>> START Provided material

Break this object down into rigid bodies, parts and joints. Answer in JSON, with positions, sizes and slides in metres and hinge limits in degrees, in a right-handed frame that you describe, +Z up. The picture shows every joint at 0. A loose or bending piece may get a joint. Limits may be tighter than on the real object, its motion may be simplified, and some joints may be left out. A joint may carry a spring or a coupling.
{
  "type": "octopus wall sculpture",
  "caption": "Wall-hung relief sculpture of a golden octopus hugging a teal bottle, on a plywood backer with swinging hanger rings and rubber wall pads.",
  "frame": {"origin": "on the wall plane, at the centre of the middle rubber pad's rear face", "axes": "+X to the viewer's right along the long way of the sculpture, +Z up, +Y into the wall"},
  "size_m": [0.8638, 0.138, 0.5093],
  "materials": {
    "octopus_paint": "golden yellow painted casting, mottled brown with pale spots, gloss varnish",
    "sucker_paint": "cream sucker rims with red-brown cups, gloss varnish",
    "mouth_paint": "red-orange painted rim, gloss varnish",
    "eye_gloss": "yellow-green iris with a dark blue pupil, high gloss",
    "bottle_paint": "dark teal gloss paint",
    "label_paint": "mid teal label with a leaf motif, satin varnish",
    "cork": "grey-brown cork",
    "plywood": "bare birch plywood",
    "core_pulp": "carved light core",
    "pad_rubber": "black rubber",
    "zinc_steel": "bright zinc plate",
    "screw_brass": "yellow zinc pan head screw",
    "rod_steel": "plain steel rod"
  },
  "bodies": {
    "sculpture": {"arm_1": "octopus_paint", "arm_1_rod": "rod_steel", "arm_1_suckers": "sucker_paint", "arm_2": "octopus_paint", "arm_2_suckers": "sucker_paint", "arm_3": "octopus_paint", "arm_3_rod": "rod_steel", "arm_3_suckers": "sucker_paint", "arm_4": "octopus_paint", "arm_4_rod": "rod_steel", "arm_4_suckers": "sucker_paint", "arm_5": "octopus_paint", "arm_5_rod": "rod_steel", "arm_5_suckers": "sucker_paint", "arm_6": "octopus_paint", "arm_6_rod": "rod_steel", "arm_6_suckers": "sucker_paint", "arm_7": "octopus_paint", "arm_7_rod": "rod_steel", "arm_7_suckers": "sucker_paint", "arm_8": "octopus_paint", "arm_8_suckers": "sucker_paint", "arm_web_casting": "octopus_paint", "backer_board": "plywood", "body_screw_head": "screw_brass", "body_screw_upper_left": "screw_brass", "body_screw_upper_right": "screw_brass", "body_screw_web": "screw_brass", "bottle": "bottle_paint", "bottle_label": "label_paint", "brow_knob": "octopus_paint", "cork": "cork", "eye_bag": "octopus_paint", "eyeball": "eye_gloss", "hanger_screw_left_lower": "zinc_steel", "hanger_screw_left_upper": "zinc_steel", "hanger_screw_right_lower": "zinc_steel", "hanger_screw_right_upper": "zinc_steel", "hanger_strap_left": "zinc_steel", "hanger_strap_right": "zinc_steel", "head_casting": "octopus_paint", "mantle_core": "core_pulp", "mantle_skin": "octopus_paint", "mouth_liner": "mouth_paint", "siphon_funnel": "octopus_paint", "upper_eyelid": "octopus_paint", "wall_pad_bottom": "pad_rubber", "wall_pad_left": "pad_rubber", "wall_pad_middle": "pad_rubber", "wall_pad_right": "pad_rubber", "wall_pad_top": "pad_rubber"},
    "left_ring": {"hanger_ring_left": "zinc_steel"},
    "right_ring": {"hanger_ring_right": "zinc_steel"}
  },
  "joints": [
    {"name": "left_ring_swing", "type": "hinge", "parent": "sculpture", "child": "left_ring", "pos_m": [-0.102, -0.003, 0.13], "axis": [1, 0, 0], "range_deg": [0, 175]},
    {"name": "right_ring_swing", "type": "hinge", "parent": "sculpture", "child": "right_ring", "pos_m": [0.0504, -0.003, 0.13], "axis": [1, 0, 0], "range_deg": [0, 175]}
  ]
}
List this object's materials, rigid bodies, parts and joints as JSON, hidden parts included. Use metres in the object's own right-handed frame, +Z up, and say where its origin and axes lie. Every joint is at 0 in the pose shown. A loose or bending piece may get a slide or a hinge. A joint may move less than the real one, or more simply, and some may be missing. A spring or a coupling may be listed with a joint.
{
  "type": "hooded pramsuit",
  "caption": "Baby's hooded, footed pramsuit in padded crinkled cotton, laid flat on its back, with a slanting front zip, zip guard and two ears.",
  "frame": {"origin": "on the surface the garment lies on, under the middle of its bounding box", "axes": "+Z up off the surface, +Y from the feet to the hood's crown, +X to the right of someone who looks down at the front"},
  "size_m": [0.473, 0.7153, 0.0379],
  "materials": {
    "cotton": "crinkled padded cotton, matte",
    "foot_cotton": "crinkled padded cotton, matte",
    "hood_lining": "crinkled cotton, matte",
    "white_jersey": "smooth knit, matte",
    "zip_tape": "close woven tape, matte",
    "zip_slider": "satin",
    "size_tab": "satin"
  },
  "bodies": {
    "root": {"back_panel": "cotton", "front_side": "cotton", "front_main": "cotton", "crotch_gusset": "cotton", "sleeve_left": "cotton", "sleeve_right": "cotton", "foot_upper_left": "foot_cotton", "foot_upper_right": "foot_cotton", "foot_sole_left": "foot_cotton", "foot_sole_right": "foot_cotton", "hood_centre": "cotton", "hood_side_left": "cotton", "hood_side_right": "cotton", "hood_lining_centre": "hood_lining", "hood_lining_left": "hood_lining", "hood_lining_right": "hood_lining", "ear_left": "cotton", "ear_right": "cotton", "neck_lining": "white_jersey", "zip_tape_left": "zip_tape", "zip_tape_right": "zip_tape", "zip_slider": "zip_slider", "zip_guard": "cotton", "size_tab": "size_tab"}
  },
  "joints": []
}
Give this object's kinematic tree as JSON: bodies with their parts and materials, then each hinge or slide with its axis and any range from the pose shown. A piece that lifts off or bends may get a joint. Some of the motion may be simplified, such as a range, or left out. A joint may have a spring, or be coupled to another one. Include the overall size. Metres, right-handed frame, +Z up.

>> END Provided material

## Direction
State the number of lines above that hold the string "pose", with nothing added.

## Answer for this exercise
2